Skimming Ladd’s love life, and skipping past Laura’s colorful Hollywood dating history ENTIRELY (Goldbum to Billy Bob, Kyle MacLachlan, Nic Cage, an NBA player here, Common and singer-husband of five years Harper) says more than perhaps going into detail would have.
Ladd owns up to “woo-woo” moments in her reasoning, thinking, dogma and opinions, and that jibes with her talk show appearance persona. She’s a bit “woo woo.” One of the people she’d send to “protect” Laura on teen film shoots while Diane was location was guru to the Left Coasters Marianne Williamson.
That’s about as “woo woo” as you get.
But there’s warmth in even their amusingly testy moments, even in the filler.
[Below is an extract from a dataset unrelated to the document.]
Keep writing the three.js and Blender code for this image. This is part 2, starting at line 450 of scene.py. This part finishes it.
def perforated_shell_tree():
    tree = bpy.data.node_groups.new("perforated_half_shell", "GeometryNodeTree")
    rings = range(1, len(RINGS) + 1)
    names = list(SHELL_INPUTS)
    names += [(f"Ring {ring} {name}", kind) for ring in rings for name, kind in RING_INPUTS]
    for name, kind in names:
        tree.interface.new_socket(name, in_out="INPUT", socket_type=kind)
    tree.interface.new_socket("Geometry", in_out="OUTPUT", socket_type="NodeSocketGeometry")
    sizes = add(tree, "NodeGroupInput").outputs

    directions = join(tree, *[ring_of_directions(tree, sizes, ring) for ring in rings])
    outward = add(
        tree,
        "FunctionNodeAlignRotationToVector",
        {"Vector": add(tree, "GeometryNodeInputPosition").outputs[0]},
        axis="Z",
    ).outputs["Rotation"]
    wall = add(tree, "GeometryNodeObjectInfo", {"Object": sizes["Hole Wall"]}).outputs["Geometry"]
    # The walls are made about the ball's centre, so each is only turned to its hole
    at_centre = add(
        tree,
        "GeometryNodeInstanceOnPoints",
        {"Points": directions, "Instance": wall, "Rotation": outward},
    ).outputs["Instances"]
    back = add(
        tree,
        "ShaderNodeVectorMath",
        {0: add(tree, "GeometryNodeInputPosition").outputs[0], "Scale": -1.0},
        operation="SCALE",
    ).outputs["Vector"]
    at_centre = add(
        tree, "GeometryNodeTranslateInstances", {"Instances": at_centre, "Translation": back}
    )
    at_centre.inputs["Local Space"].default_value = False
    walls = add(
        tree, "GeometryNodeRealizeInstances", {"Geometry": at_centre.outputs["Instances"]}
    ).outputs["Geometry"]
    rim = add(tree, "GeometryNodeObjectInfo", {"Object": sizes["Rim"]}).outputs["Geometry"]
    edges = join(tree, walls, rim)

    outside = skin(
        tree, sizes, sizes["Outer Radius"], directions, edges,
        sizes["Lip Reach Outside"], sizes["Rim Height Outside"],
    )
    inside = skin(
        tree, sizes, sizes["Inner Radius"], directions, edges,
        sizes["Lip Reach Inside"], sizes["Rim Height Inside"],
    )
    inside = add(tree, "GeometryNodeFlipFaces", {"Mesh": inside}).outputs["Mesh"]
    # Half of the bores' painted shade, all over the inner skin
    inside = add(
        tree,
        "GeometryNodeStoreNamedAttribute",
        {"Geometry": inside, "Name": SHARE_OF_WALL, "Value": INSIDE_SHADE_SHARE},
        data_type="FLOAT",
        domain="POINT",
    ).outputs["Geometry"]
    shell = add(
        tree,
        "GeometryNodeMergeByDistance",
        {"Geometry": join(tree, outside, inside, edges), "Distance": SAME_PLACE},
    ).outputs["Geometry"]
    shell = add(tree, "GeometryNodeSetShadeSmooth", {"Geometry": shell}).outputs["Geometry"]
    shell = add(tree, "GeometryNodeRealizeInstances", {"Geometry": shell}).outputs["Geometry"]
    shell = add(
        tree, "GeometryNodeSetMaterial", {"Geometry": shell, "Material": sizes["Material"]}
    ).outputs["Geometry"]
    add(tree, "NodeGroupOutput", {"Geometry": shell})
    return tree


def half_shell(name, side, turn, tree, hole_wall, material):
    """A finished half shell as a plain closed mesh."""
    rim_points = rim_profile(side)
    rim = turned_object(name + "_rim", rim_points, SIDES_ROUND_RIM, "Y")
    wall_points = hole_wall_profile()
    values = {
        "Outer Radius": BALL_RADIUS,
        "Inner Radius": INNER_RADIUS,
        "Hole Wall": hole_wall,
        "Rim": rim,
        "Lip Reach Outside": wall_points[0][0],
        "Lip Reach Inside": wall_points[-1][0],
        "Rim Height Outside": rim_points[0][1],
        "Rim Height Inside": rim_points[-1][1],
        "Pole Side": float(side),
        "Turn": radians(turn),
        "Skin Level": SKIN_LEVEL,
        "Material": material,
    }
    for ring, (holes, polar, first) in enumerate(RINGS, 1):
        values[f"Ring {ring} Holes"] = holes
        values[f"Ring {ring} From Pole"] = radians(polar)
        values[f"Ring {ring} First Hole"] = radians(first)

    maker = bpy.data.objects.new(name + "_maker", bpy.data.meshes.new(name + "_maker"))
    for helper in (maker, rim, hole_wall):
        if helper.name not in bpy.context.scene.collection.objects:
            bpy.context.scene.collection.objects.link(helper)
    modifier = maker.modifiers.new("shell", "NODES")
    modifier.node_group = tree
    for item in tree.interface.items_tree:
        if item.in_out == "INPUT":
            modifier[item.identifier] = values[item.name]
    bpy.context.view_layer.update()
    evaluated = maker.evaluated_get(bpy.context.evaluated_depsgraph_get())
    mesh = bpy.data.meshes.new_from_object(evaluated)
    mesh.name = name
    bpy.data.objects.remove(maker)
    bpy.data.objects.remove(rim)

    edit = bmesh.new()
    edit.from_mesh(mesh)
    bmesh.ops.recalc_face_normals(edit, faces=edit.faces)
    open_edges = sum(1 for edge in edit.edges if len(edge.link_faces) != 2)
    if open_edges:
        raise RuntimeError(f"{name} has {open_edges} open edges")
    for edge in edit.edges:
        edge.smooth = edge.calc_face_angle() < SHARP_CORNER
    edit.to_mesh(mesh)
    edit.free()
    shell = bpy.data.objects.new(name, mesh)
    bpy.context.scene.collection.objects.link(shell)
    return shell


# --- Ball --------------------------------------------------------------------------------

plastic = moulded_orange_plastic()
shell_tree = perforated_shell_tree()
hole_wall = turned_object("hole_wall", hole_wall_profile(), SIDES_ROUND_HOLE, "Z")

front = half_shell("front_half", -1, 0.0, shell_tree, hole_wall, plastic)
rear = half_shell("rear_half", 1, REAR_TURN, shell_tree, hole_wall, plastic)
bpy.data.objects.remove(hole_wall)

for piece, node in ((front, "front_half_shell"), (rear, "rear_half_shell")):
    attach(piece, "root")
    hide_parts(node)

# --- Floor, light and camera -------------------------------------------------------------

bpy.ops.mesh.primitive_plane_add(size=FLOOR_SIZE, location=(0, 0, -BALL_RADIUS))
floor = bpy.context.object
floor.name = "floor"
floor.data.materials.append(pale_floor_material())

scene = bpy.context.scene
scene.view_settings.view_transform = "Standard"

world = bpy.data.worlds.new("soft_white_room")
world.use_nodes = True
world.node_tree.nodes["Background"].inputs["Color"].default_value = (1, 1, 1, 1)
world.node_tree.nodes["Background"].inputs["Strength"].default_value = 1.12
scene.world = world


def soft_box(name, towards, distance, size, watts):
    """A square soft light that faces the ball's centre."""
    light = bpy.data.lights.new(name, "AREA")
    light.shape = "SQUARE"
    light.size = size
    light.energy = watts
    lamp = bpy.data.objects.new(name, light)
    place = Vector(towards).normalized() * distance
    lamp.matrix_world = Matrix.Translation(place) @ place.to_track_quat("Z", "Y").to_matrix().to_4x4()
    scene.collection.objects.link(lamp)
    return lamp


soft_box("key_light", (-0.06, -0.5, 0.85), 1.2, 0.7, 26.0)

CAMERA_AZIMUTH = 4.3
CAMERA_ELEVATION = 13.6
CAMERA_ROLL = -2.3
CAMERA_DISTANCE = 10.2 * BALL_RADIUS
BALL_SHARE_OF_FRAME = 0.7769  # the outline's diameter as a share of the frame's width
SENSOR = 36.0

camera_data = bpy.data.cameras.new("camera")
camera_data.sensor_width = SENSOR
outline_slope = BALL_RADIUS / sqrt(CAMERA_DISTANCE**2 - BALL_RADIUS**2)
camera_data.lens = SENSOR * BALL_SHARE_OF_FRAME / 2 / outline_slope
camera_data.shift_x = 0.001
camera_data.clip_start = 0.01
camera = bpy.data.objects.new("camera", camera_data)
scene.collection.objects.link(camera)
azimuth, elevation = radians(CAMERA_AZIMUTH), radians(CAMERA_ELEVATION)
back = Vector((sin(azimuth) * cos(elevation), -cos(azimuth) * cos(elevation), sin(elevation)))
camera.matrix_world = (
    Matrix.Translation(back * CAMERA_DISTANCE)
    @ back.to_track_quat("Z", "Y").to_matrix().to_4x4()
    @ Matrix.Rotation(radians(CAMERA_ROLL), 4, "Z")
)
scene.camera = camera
And every so often, Laura summons up a memory they’ve shared that both regard as magical, a touchstone moment, such as when Diane “dragged” seven year-old Laura to the set of “Alice Doesn’t Live Here Anymore” and Laura can “pinpoint the exact moment when I truly fell in love with acting.”
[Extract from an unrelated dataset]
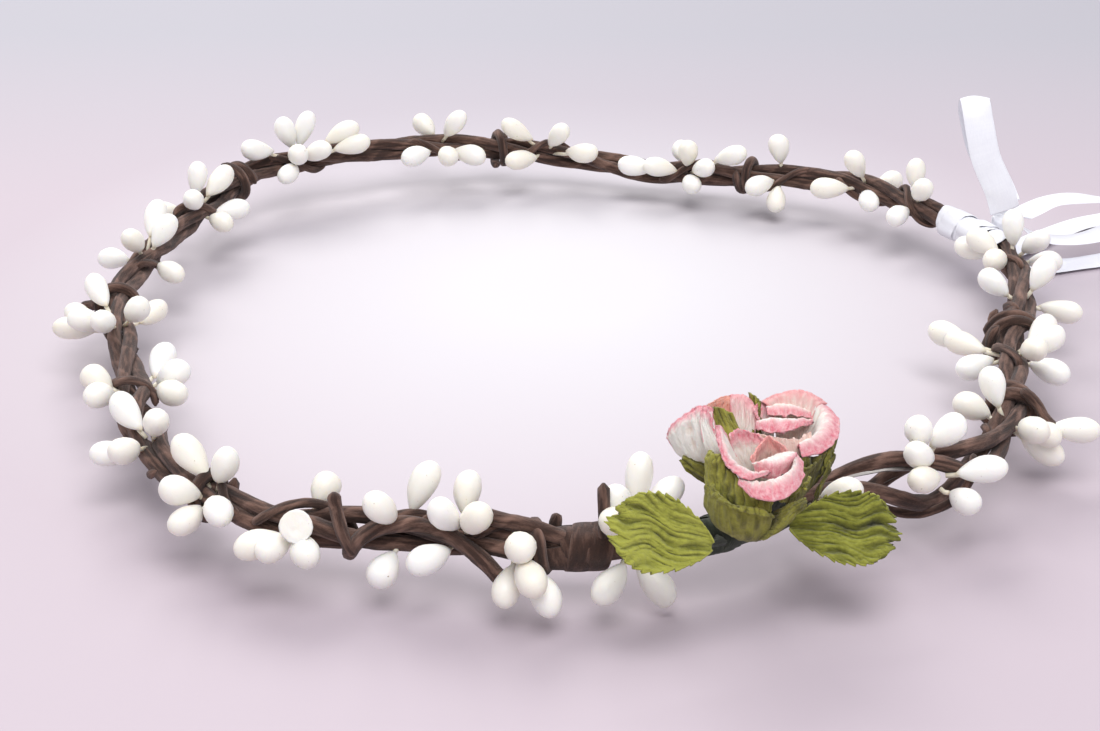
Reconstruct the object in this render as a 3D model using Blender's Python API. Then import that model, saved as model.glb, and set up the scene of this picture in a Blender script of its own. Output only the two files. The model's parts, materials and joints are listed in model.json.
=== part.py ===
"""A wire-vine flower crown: three paper-covered wires twisted into an open hoop, in two lengths that meet in a
taped joint at the front, set with berry sprays, three paper roses and two paper leaves, and tied with a ribbon.

Metres, +Z up. The origin is the centre of the hoop, where the crown of the head comes. The roses are near -Y.
"""

import math

import bmesh
import bpy
from mathutils import Matrix, Vector

for old in list(bpy.data.objects):
    bpy.data.objects.remove(old)

MM = 0.001
UP = Vector((0, 0, 1))

# ---- driving dimensions ----

# The hoop's centreline every 15 degrees from +X, as (radius, height) in mm: bent by hand, so not quite round.
HOOP = (
    (92, 0), (97, 0), (95, 0), (94, 0), (88, -2), (87, -4), (89, -2), (94, 0),
    (97, 1), (101, 1), (95, 0), (91, 0), (90, 0), (87, 0), (89, 0), (95, 0),
    (97, 0), (92, 0), (92.5, 0), (91.5, 0), (87, 0), (95, 0), (92.5, 0), (88, 0),
)
STRAND_RADIUS = 1.5 * MM  # a paper-covered wire, over the corners of its six sides
BORE_RADIUS = 0.9 * MM  # the hollow that the wire lies in
WIRE_RADIUS = 0.45 * MM
STRANDS = 3
TWISTS = 9  # turns that the strands make in one full circle
TWIST_RADIUS = 1.95 * MM  # from the vine's centre to a strand's centre
RING_STEP = 5.0  # degrees of hoop between the rings of a strand's mesh
# Stretches where the strands stand apart, as (centre, half width) in degrees and the extra radius.
SPLAYS = ((312, 11, 1.6 * MM), (213, 11, 1.2 * MM))
GAP = 0.3 * MM

LONG_RUN = (22.8, 271.0)  # degrees from the ribbon, round the back and the left, to the taped joint
SHORT_RUN = (272.3, 379.2)  # from the taped joint, under the roses, to the ribbon
JOINT_ANGLE = 271.6  # the hinge that stands for the bending of the vine

BERRY_RADIUS = 2.6 * MM  # over the corners of its mesh
BERRY_LENGTH = 7.4 * MM
STEM_RADIUS = 0.5 * MM
TWIG_RADIUS = 0.62 * MM  # the spray's twig where it is wound round the vine

RIBBON_WIDTH = 6.5 * MM
RIBBON_THICK = 0.5 * MM
TAPE_THICK = 0.9 * MM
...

Director Martin Scorsese took an interest, and Dern noticed the specificity of his directions to her mother (who co-starred as “Flo” opposite Ellen Burstyn in the film), the way her mother processed that and made magic with his suggestions. Scorsese let Dern watch — close-up — a bathroom scene from his vantage point, through a crack in a barely open door.
Dern even got to be an extra. But that wasn’t the first time. She just didn’t make the final cut of the Burt Reynolds/Diane Ladd action comedy “White Lightning.”
“Remember when Matt Clark’s character menaced yours with a gun and I ran and grabbed your leg, wrecking the shot?”
If you’re a movie fan you probably already love these two grandes dames of the cinema. I’ve interviewed Dern a few times, never had the pleasure of talking with her mother and sometime co-star (“Rambling Rose” is their best collaboration).
Dern pal Witherspoon wrote the sweet, fun and flippant forward to the book.
Not crazy about the book, although I love the sentiment that created it. Now that Mom’s recovered, if you want to do this right, ladies, check out the way Ron and Clint Howard structured their book, “The Boys.”
Or better yet, do a podcast, maybe with a producer who eggs you on into getting to everything you kind of skirt in the book you named for your shared term of endermeant. As it’s a line from Woody Guthrie’s “Crawdad Song,” which you’d sing together on phone chats at bedtime during Laura’s childhood, “Honey, Baby Mine,” there’s your podcast theme song.
“Honey, Baby Mine, A Mother and Daughter Talk Life, Death, Love (and Banana Pudding),” by Laura Dern & Diane Ladd. 236 pages with scores of photos and a few recipes. Grand Central Publishing. $30.